O diálogo de Álvaro Vieira Pinto é com o marxismo e a tecnologia. As forças motrizes físicas (carvão, petróleo, energia nuclear) não alteram as condições existenciais do trabalhador, pois este continua trabalhando para outro, alienando o fruto do seu trabalho. As inovações tecnológicas não mudam as condições sociais em que o trabalho é exercido. “A criação tecnológica não atua como fator autônomo no curso da história, dela não decorre imediatamente uma nova situação, mas representa apenas a substituição de um tipo de mediação por outro, portanto não lhe retira jamais o valor de mediação, não a promove ao status de causa”. Uma transformação tecnológica não enseja a passagem de uma formação histórica a outra.

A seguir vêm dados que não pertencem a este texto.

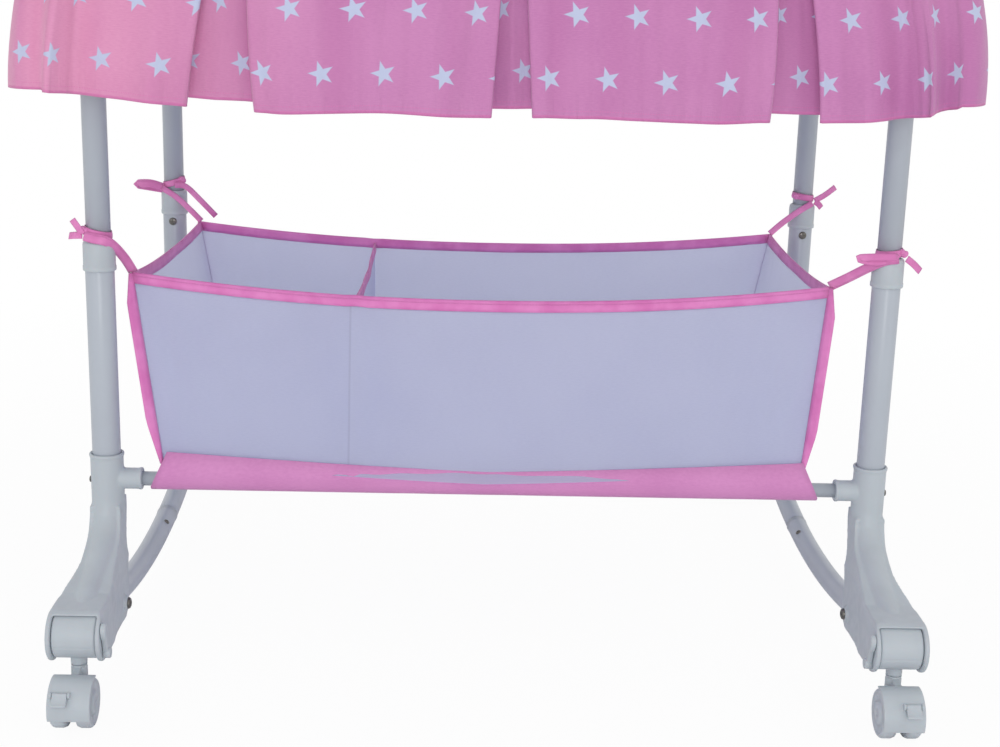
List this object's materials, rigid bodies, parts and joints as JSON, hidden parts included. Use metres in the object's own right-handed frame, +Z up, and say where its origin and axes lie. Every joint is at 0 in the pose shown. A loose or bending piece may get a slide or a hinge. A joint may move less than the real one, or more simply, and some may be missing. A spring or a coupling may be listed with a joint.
{
  "type": "baby cradle",
  "caption": "Rocking baby cradle on a tube stand with fold-away casters, a pleated star-print skirt and a cloth storage basket under the bed.",
  "frame": {"origin": "floor level under the middle of the bed, at the bottom centre of the bounding box", "axes": "+X along the bed, +Y from the front to the rear, +Z up"},
  "size_m": [0.976, 0.8434, 0.8485],
  "materials": {
    "tube_paint": "gloss white powder coat",
    "white_plastic": "satin white moulding",
    "wheel_plastic": "satin white wheel",
    "pink_skirt_cloth": "plain weave with pale stars",
    "white_liner_cloth": "quilted white cotton",
    "mattress_cloth": "white cotton",
    "white_basket_cloth": "smooth coated white cloth",
    "pink_basket_cloth": "pink cloth band",
    "pink_ribbon": "pink bias binding",
    "board_wood": "plain hardboard"
  },
  "bodies": {
    "stand": {"end_frame_left": "tube_paint", "end_frame_right": "tube_paint", "side_rail_front": "tube_paint", "side_rail_rear": "tube_paint", "basket_bar_front": "tube_paint", "basket_bar_rear": "tube_paint", "basket_sleeve_front": "pink_basket_cloth", "basket_sleeve_rear": "pink_basket_cloth", "rocker_front_left": "tube_paint", "rocker_front_right": "tube_paint", "rocker_rear_left": "tube_paint", "rocker_rear_right": "tube_paint", "bed_liner": "white_liner_cloth", "bed_board": "board_wood", "mattress": "mattress_cloth", "skirt": "pink_skirt_cloth", "basket": "white_basket_cloth", "basket_divider": "white_basket_cloth", "leg_tube_front_left": "tube_paint", "leg_collar_front_left": "white_plastic", "corner_connector_front_left": "white_plastic", "basket_tie_front_left": "pink_ribbon", "foot_front_left": "white_plastic", "leg_tube_front_right": "tube_paint", "leg_collar_front_right": "white_plastic", "corner_connector_front_right": "white_plastic", "basket_tie_front_right": "pink_ribbon", "foot_front_right": "white_plastic", "leg_tube_rear_left": "tube_paint", "leg_collar_rear_left": "white_plastic", "corner_connector_rear_left": "white_plastic", "basket_tie_rear_left": "pink_ribbon", "foot_rear_left": "white_plastic", "leg_tube_rear_right": "tube_paint", "leg_collar_rear_right": "white_plastic", "corner_connector_rear_right": "white_plastic", "basket_tie_rear_right": "pink_ribbon", "foot_rear_right": "white_plastic"},
    "carrier_front_left": {"caster_carrier_front_left": "white_plastic"},
    "caster_front_left": {"caster_hood_front_left": "white_plastic"},
    "wheels_front_left": {"caster_wheels_front_left": "wheel_plastic"},
    "pedal_front_left": {"brake_pedal_front_left": "white_plastic"},
    "lock_front_left": {"fold_lock_front_left": "white_plastic"},
    "carrier_front_right": {"caster_carrier_front_right": "white_plastic"},
    "caster_front_right": {"caster_hood_front_right": "white_plastic"},
    "wheels_front_right": {"caster_wheels_front_right": "wheel_plastic"},
    "pedal_front_right": {"brake_pedal_front_right": "white_plastic"},
    "lock_front_right": {"fold_lock_front_right": "white_plastic"},
    "carrier_rear_left": {"caster_carrier_rear_left": "white_plastic"},
    "caster_rear_left": {"caster_hood_rear_left": "white_plastic"},
    "wheels_rear_left": {"caster_wheels_rear_left": "wheel_plastic"},
    "pedal_rear_left": {"brake_pedal_rear_left": "white_plastic"},
    "lock_rear_left": {"fold_lock_rear_left": "white_plastic"},
    "carrier_rear_right": {"caster_carrier_rear_right": "white_plastic"},
    "caster_rear_right": {"caster_hood_rear_right": "white_plastic"},
    "wheels_rear_right": {"caster_wheels_rear_right": "wheel_plastic"},
    "pedal_rear_right": {"brake_pedal_rear_right": "white_plastic"},
    "lock_rear_right": {"fold_lock_rear_right": "white_plastic"}
  },
  "joints": [
    {"name": "caster_fold_front_left", "type": "hinge", "parent": "stand", "child": "carrier_front_left", "pos_m": [-0.415, -0.363, 0.088], "axis": [-1, 0, 0], "range_deg": [0, 90]},
    {"name": "caster_swivel_front_left", "type": "hinge", "parent": "carrier_front_left", "child": "caster_front_left", "pos_m": [-0.415, -0.363, 0.056], "axis": [0, 0, 1], "continuous": true},
    {"name": "wheel_roll_front_left", "type": "hinge", "parent": "caster_front_left", "child": "wheels_front_left", "pos_m": [-0.415, -0.387, 0.025], "axis": [1, 0, 0], "continuous": true},
    {"name": "brake_front_left", "type": "hinge", "parent": "caster_front_left", "child": "pedal_front_left", "pos_m": [-0.423, -0.4116, 0.044], "axis": [1, 0, 0], "range_deg": [0, 20]},
    {"name": "fold_lock_front_left", "type": "hinge", "parent": "stand", "child": "lock_front_left", "pos_m": [-0.385, -0.373, 0.073], "axis": [1, 0, 0], "range_deg": [0, 25], "stiffness_Nm_per_rad": 0.05},
    {"name": "caster_fold_front_right", "type": "hinge", "parent": "stand", "child": "carrier_front_right", "pos_m": [0.415, -0.363, 0.088], "axis": [-1, 0, 0], "range_deg": [0, 90]},
    {"name": "caster_swivel_front_right", "type": "hinge", "parent": "carrier_front_right", "child": "caster_front_right", "pos_m": [0.415, -0.363, 0.056], "axis": [0, 0, 1], "continuous": true},
    {"name": "wheel_roll_front_right", "type": "hinge", "parent": "caster_front_right", "child": "wheels_front_right", "pos_m": [0.415, -0.387, 0.025], "axis": [1, 0, 0], "continuous": true},
    {"name": "brake_front_right", "type": "hinge", "parent": "caster_front_right", "child": "pedal_front_right", "pos_m": [0.423, -0.4116, 0.044], "axis": [1, 0, 0], "range_deg": [0, 20]},
    {"name": "fold_lock_front_right", "type": "hinge", "parent": "stand", "child": "lock_front_right", "pos_m": [0.385, -0.373, 0.073], "axis": [1, 0, 0], "range_deg": [0, 25], "stiffness_Nm_per_rad": 0.05},
    {"name": "caster_fold_rear_left", "type": "hinge", "parent": "stand", "child": "carrier_rear_left", "pos_m": [-0.415, 0.363, 0.088], "axis": [1, 0, 0], "range_deg": [0, 90]},
    {"name": "caster_swivel_rear_left", "type": "hinge", "parent": "carrier_rear_left", "child": "caster_rear_left", "pos_m": [-0.415, 0.363, 0.056], "axis": [0, 0, 1], "continuous": true},
    {"name": "wheel_roll_rear_left", "type": "hinge", "parent": "caster_rear_left", "child": "wheels_rear_left", "pos_m": [-0.415, 0.387, 0.025], "axis": [1, 0, 0], "continuous": true},
    {"name": "brake_rear_left", "type": "hinge", "parent": "caster_rear_left", "child": "pedal_rear_left", "pos_m": [-0.423, 0.4116, 0.044], "axis": [-1, 0, 0], "range_deg": [0, 20]},
    {"name": "fold_lock_rear_left", "type": "hinge", "parent": "stand", "child": "lock_rear_left", "pos_m": [-0.385, 0.373, 0.073], "axis": [-1, 0, 0], "range_deg": [0, 25], "stiffness_Nm_per_rad": 0.05},
    {"name": "caster_fold_rear_right", "type": "hinge", "parent": "stand", "child": "carrier_rear_right", "pos_m": [0.415, 0.363, 0.088], "axis": [1, 0, 0], "range_deg": [0, 90]},
    {"name": "caster_swivel_rear_right", "type": "hinge", "parent": "carrier_rear_right", "child": "caster_rear_right", "pos_m": [0.415, 0.363, 0.056], "axis": [0, 0, 1], "continuous": true},
    {"name": "wheel_roll_rear_right", "type": "hinge", "parent": "caster_rear_right", "child": "wheels_rear_right", "pos_m": [0.415, 0.387, 0.025], "axis": [1, 0, 0], "continuous": true},
    {"name": "brake_rear_right", "type": "hinge", "parent": "caster_rear_right", "child": "pedal_rear_right", "pos_m": [0.423, 0.4116, 0.044], "axis": [-1, 0, 0], "range_deg": [0, 20]},
    {"name": "fold_lock_rear_right", "type": "hinge", "parent": "stand", "child": "lock_rear_right", "pos_m": [0.385, 0.373, 0.073], "axis": [-1, 0, 0], "range_deg": [0, 25], "stiffness_Nm_per_rad": 0.05}
  ]
}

Os contemporâneos julgam o presente como algo extraordinário, daí a mistificação de uma era tecnológica. O homem não é mais inteligente hoje do que era no passado. O fetichismo da tecnologia está na apresentação da guerra. A luta é dos homens e não das armas. Em qualquer sociedade existe tecnologia. O Brasil é um país que nasce no século XVI, mas tem uma anterioridade fundada num gênero humano que aqui viveu e vive: os índios.

O que a direita faz não é senão esfacelar, escamotear e esquecer o legado dos índios. Não só a rede, o milho, a mandioca, mas também a docilidade, a fraternidade, a comunhão do homem indígena com a natureza. “Jamais uma alteração nas mediações do trabalho, a troca das ferramentas e das máquinas, mediante as quais se executa, conduziu a uma nova etapa histórica”. O avião não foi feito para voar, mas para o homem voar. Mistificação é acreditar que a técnica de procedência estrangeira vai eliminar a pobreza. A alienação colonial está enredada na tecnologia “a aquisição da técnica não é um fato técnico, e sim político”.

O importante são as relações de produção, o modo de convívio dos indivíduos uns com os outros. Eis a distinção: “a tecnologia do futuro é um fato técnico. O futuro da tecnologia é um fato social”. A tecnologia não tem origem de classe, mas está vinculada à classe que a utiliza.